Saturday, September 6, 2008

Saturday Lark.

Originally I had planned to scrap my usual Saturday after-work dinner at Lark and headed instead to Boom Noodle. It was bright and sunny, still warm and summer-like, and I thought perhaps a bowl of chilled Japanese noodles would be a good dinner. I was foiled by the hostess, who left me standing and unacknowledged for longer than necessary, and then swept me past the dining room into the bar, where I perched uncomfortable on a stool at one of those counter-height tables near the window. A bartender would be right with me, she said. The minutes ticked by, and no one appeared. The bartenders were assiduously avoiding eye contact, so finally I said to hell with it and stomped out. So back to Lark it is. I know the food will be good, the service welcoming, and with a lighter spring in my step I continue a few blocks south along 12th.

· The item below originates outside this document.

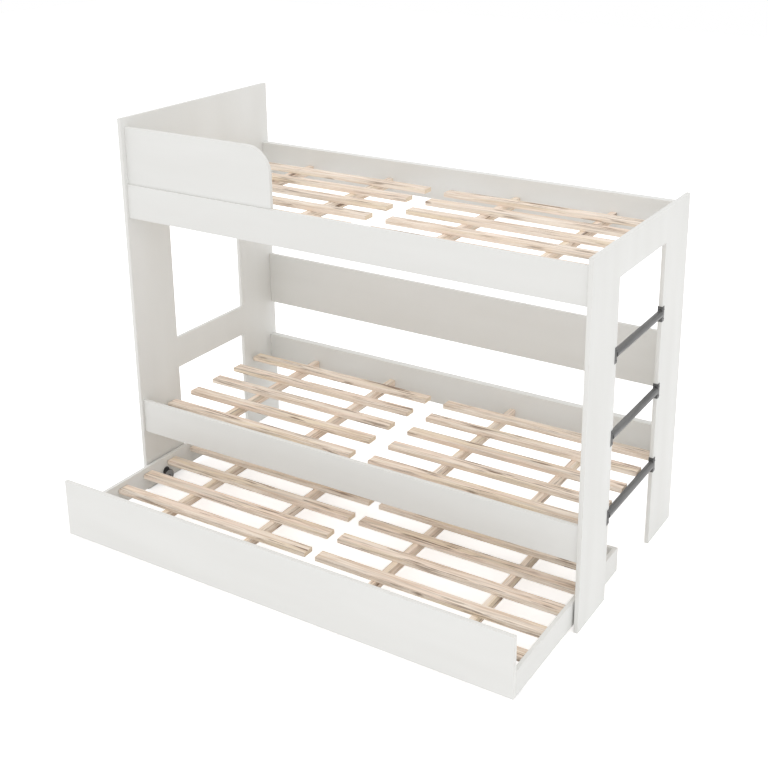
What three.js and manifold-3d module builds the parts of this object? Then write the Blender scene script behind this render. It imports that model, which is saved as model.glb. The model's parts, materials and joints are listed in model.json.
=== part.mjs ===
import * as THREE from 'three';
import { mergeVertices } from 'three/addons/utils/BufferGeometryUtils.js';
import Module from 'manifold-3d';

// Triple bunk bed: two fixed beds one above the other, with a third bed on wheels that
// rolls out from under them. All sizes are in millimetres, +Z is up and -Y is the front.

// Frame boards.
const frameLength = 1950;
const frameDepth = 888;
const boardThickness = 16;
const headRise = 35;
const footRise = 31.5;
const legWidth = 231;
const footBridge = 130;
const midRailBottom = 465;
const midRailHeight = 132;

// Long rails and guards.
const railInset = 10.5;
const upperRailTop = 1305;
const upperRailHeight = 133.5;
const lowerRailTop = 400;
const lowerRailHeight = 137;
const backRailThickness = 32;
const backGuardBottom = 556;
const backGuardHeight = 230.5;
const guardStepBack = 8;
const guardLength = 684;
const guardHeight = 223;
const guardCorner = 100;

// Ladder rungs and the clips that hold them.
const firstRungHeight = 334.5;
const topRungDrop = 269.5;
const rungDiameter = 27;
const rungWall = 2;
const clipHeight = 58;
const clipWall = 1.2;
const clipWeb = 2;
const clipFlange = 16;
const clipClearance = 0.3;
const spigotDepth = 16;
const spigotClearance = 0.3;

// Slats and the cross battens under them.
const slatWidth = 50;
const slatThickness = 18;
const slatFrontMargin = 109.5;
const slatBackMargin = 93.5;
const slatEndClearance = 11;
const trundleSlatClearance = 2.5;
const bedMiddleGap = 86;
const trundleMiddleGap = 46;
const battenWidth = 25;
const battenHeight = 35;
const battenSpread = 404;
const bedSlatRise = 78;

// Trundle: the low bed on wheels, drawn as far out as it stands at rest.
const trundlePullOut = 446.5;
const trundleFloorGap = 20;
const trundleTopClearance = 16;
const trundleHeadClearance = 3.5;
const trundleFootClearance = 6.5;
const trundleBackClearance = 42.5;
const trundleSlatDrop = 20;

// Wheels of the trundle and the axle plates that carry them.
const wheelDiameter = 60;
const wheelWidth = 12;
const treadDepth = 6;
const wheelRecess = 2;
const wheelEdge = 1.5;
const hubDiameter = 20;
const axleDiameter = 8;
const axleClearance = 0.08;
const axleHeadDiameter = 16;
const axleHeadThickness = 2.5;
const wheelSideClearance = 0.5;
const wheelHeadroom = 16.5;
const plateThickness = 2.5;
const plateWidth = 34;
const plateHeight = 46;
const plateMargin = 4;
const frontWheelSetback = 67;
const backWheelSetback = 525.5;

// Counts, shares and mesh settings.
const rungCount = 3;
const slatCount = 5;
const half = 0.5;
const roundSegments = 48;
const cornerSegments = 16;
const weldTolerance = 1e-4;
const quarterTurn = Math.PI * half;

// Finishes.
const paintedBoard = { color: 0xe2e1de, roughness: 0.55, metalness: 0 };
const paleWood = { color: 0xd8c3a8, roughness: 0.7, metalness: 0 };
const darkMetal = { color: 0x4c4c4e, roughness: 0.45, metalness: 0.6 };
const wheelPlastic = { color: 0x3c3d3e, roughness: 0.5, metalness: 0 };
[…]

Tonight the dining room is completely empty. Even the staff is still slowly trickling in as I pore over the menu, rushing in with wet hair and street clothes and disappearing into the wine cellar to return neatly coiffed and wrapped in a long black apron. But when I am here alone reading the menu is always a fruitless (although interesting) exercise, particularly tonight as the specials include some sort of chicken (I'm not sure exactly how it is prepared, but I think tangerines and pine nuts are involved) and grilled sardines. (There is also gnudi with duck confit, but I pass on that). Sardines and chicken it is, then. I eat my bread and butter and eavesdrop on the conversation by the bar, where the staff have gathered to fold napkins and taste the night's specials (or so I assume, shielded as I am by a gossamer curtain that hangs from the ceiling).

The three sardines are stacked on a bed of halved baby tomatoes (grape, cherry, whatever) and tiny cream-colored beans, firm to the bite. Well, two of them are stacked. The third has made an attempt at escape, and appears to be trying to swim off the edge of the plate. The fish are crisp-skinned and soft-fleshed and I have the unnerving feeling that I have swallowed a fine-needled porcupine. As I pull the meat away from the skeleton with my fork and knife a delicate sort of rib-cage of hair-thin bones springs out, but I fear I have swallowed at least a quarter of them. Still, the soft sweetness of fresh sardines is worth that momentarily prickly sensation.

My chicken is served in a tagine, which the servers ceremoniously bring to my table and unveil before me, boned and arranged over a bed of couscous. There are some spears of carrots to one side (both brilliant orange and deep plum) with a few deeply glowing tangerine slices, a pool of curry-yellow sauce on another, and a scattering of green olives. The meat is tender under still-crisp skin, the couscous soft and fluffy and very finely grained. It is so good that I am grateful that I have it all to myself, that I am not sharing it with four other people and fighting over the last bite of chicken, the last mouthful of couscous. I love the word couscous. I bring it up in conversation whenever I can.

Thinking of that meal a few weeks ago I order the summer pudding. The tarte tatin is for a cool, gray day, when all you want to do is bathe in warm caramel. But it is a bright, sunny day, the last of summer, and I want that sweet mélange of crispy bits of buttered brioche and juicy berries, all dolloped with a drift of whipped cream. No cherries this time; that season has passed. Summer is almost gone. But fall brings its own pleasures, and I look forward to what is to come.